Arab political systems must increasingly contend with evolving socio-economic realities and the often open participation of political opposition. There becomes a difficulty in drawing a distinction between regime change and democracy promotion. A unstable Lebanon, continued conflict between Israel and Palestine and an increasingly defiant Iran, may demonstrate that political reform in the region may only come from the kind of home-grown, grassroots insurrection witnessed in Tunisia, Egypt Libya, et al. Thus, the U.S. must strike a balance between the notion of support for those citizens seeking a free society with a laissez faire attitude towards regime change.
The benefits that such an approach would have for the well-being of U.S. national security are immense and obvious. First, our reputation throughout the world would see a dramatic improvement. Instead of being viewed as interventionist, we will be seen as a benign, yet relevant voice in the political transition process. Instead of war, the United States will be in a position to negotiate affairs peacefully. In Egypt, for example, it was clear that President Obama and the United States had a clear role in Mubarak’s eventual decision to step down. As the primary benefactor of the Egyptian regime for the last quarter century, the U.S. wielded a great deal of influence over the government. Secondly, a less intrusive role in the status of foreign governments will allow the U.S. military to reorient its security strategy. Not only do interventions come at a dear cost to U.S. taxpayers and families, but they would also distract us from potentially more dangerous threats, like Iran and North Korea. With engagements in two countries, a strategy of intervention must be viewed at a premium. Moreover, it remains to be seen if the U.S. can promote change at the risk of instability in the region, while remaining dependent on oil from Arab countries.

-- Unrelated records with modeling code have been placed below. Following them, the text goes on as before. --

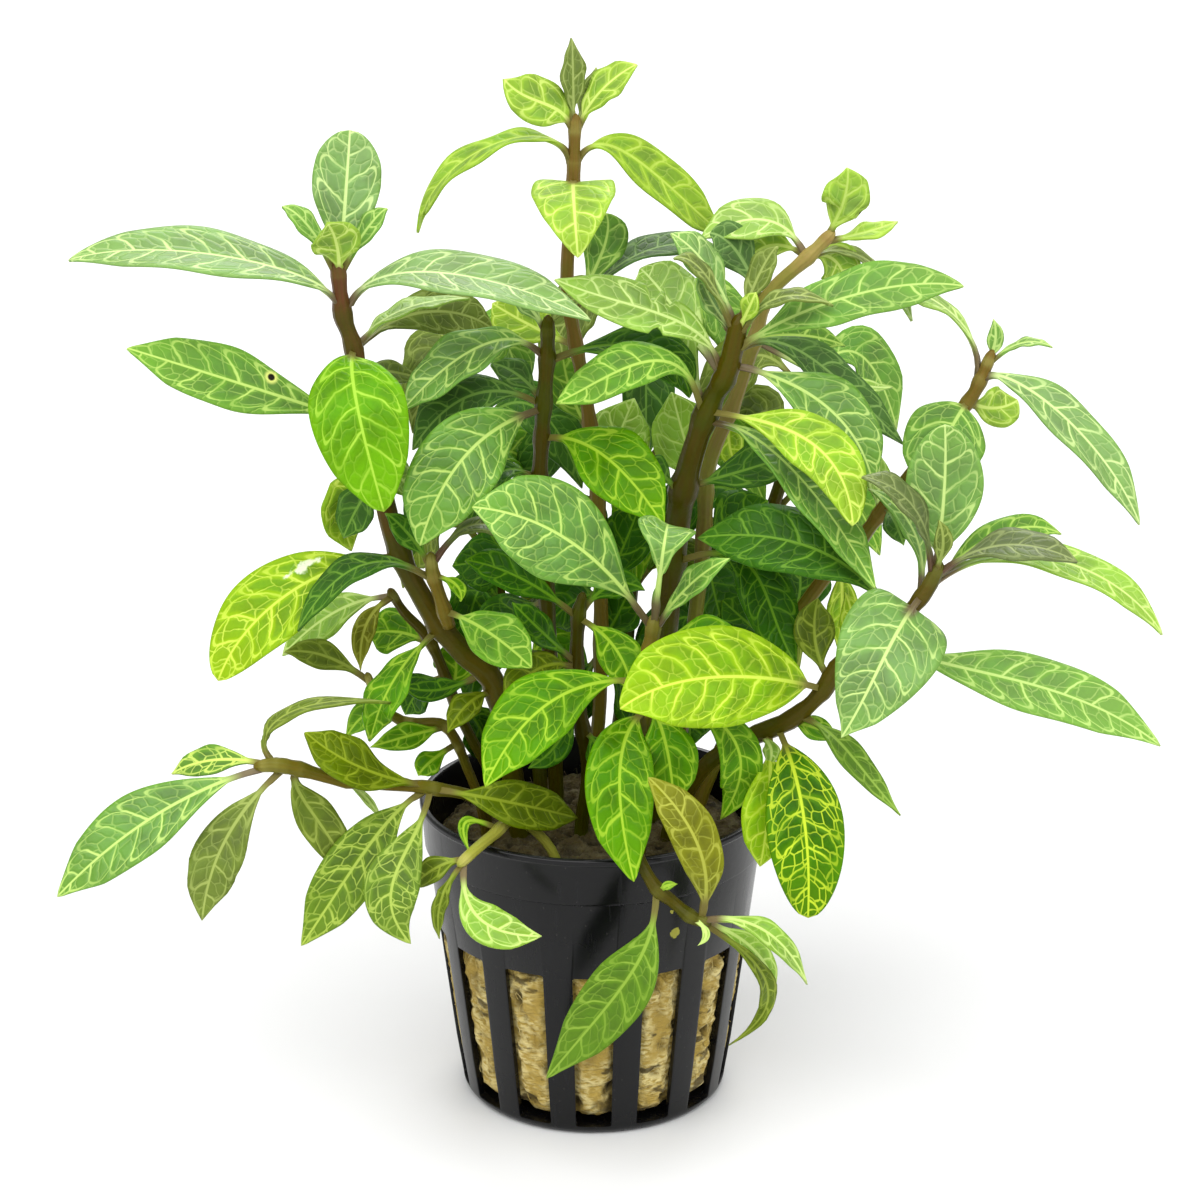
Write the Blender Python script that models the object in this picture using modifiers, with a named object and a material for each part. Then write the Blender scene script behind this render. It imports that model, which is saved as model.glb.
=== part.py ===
"""A bunch of net-veined hygrophila cuttings, rooted in mineral wool, in a slotted net pot.

Lengths are in metres, +Z is up, and the origin is the centre of the pot's underside. The pot and the
wool are turned shapes. Stems and leaves are set out in millimetres from where the photograph shows
them: each point is a pixel of the photograph with a depth, which is the point's Y.
"""

import math
from typing import NamedTuple

import bmesh
import bpy
from mathutils import Vector

MM = 0.001
FIT_GAP = 0.3 * MM

# The pot, in metres
POT_HEIGHT = 0.050
RIM_RADIUS = 0.0281
LIP_HEIGHT = 0.0009
LIP_STEP = 0.0003
COLLAR_FOOT_Z = 0.0424
COLLAR_FOOT_RADIUS = 0.0274
COLLAR_STEP = 0.0004
BASE_RADIUS = 0.0217
BASE_ROUND = 0.0018
WALL = 0.0009
FLOOR_THICKNESS = 0.0014
POT_STEPS = 42

# The slots in the pot's wall
SLOT_COUNT = 14
SLOT_FOOT_Z = 0.0016
SLOT_TOP_Z = 0.0290
SLOT_TOP_WIDTH = 0.0066
SLOT_FOOT_WIDTH = 0.0056

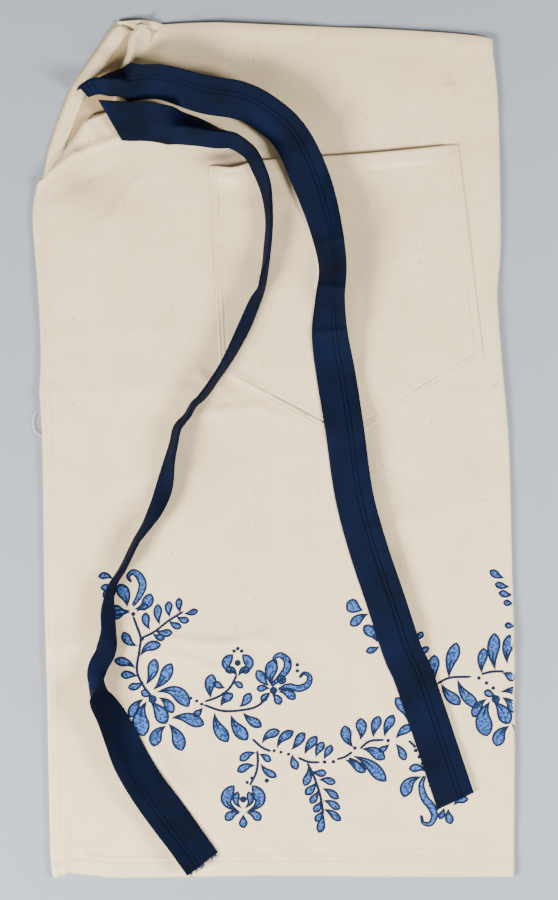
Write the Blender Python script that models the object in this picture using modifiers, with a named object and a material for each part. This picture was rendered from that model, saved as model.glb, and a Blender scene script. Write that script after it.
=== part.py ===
"""A calico bib apron folded in half down its middle and laid flat, with its two waist ties on top.

Frame: +X towards the centre fold, +Y towards the bib, +Z up, origin on the table under the middle
of the apron.  Sizes are in millimetres and are turned to metres by MM.
"""
import math

import bpy
from mathutils import Vector

MM = 0.001

# ---------------------------------------------------------------- driving dimensions, millimetres
FOLDED_WIDTH = 384.4          # side edge to centre fold, at the widest
FOLDED_LENGTH = 685.0         # bottom hem to the turned-down top edge
CLOTH = 0.8                   # thickness given to one layer of calico
LAYER_GAP = 0.3               # air between two layers that lie on each other
FOLD_STRIP = 4.0              # width of the rounded strip along the centre fold

CORNER_DROP = 129.0           # top edge down to the side corner of the front half
SLANT_RUN = 64.0              # how far the armhole slant runs inwards up to the top edge
SIDE_HEM = 9.0
BOTTOM_HEM = 16.0
CASING = 12.0                 # turned strip along the armhole slant
BIB_TURN = 230.0              # depth of the bib that is turned down inside
BIB_CLEAR_OF_CASING = 2.2     # the turned bib starts this many casing widths in from the slant
BIB_ARMHOLE_RUN = 165.0       # how far the turned bib's armhole edge runs inwards over that depth

POCKET_WIDTH = 198.0          # along the mouth
POCKET_SIDE = 167.0           # mouth down to the lower corners
POCKET_POINT = 58.0           # lower corners down to the point
POCKET_FLARE = 11.0           # how much wider the pocket is at its lower corners
POCKET_TILT = 4.8             # degrees, the mouth rises towards the centre fold
POCKET_FROM_FOLD = 45.5       # mouth corner to the centre fold
POCKET_FROM_TOP = 99.3        # mouth corner to the top edge
POCKET_HEM = 13.0 
POCKET_HEM_INSET = 4.0        # the mouth hem stops this far inside the pocket's edges
POCKET_EDGE_STITCH = 2.0      # edge to the outer row of stitches
POCKET_ROW_PITCH = 3.2        # outer row to inner row
TACK_LENGTH = 9.0             # bar tack at each end of the pocket mouth

TIE_WIDTH = 32.0
TIE_CLOTH = 1.2               # thickness of the four-layer tie tape
TIE_CLEARANCE = 0.4           # lowest edge of a tie above what it lies on
TIE_SEAM = 14.0               # length of the row that holds a tie to the armhole
TIE_SEAM_FROM_END = 7.0

THREAD = 0.5                  # diameter of a row of stitches
HEM_STITCH = 3.0              # stitches to the hem's inner edge
BACK_STITCH_SEEN = (0.16, 0.50)   # shares of the slant between which the back row is open to view
LOOP_THREAD = 0.6             # diameter of the loose thread at the side edge

# Shares of the edge's length and how far the edge lies inside the overall box there.
SIDE_EDGE = ((0.0, 14.2), (0.06, 14.0), (0.30, 10.0), (0.50, 8.2), (0.70, 5.9), (0.86, 2.4), (0.97, 0.0), (1.0, 3.0))
FOLD_EDGE = ((0.0, 0.0), (0.24, 0.2), (0.38, 2.0), (0.50, 4.0), (0.60, 9.0), (0.69, 13.6), (0.76, 11.2),
             (0.91, 12.6), (0.985, 16.0), (1.0, 24.0))
BOTTOM_EDGE = ((0.0, 0.5), (0.03, 4.8), (0.15, 0.9), (0.50, 2.4), (0.80, 1.3), (1.0, 1.6))
TOP_EDGE = ((0.0, 1.0), (0.06, 0.0), (0.12, 2.6), (0.30, 1.8), (0.45, 3.5), (0.70, 6.3), (0.85, 9.2), (1.0, 13.0))
SLANT_BULGE = 5.0             # outward bow of the back half's armhole edge
SLANT_CURVE = 1.15            # above 1 the armhole leaves the side corner more steeply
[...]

The world witnessed to a truly unprecedented shit of power in Egypt. Not only did a massive civilian effort force a transition of power, but it did so to a regime that had been in power for over thirty years. The situation remains volatile, but there is no doubt that the revolution in Egypt sent a message to oppressive autocracies throughout the region: if the people want change, they will seek it. And those governments are now taking note.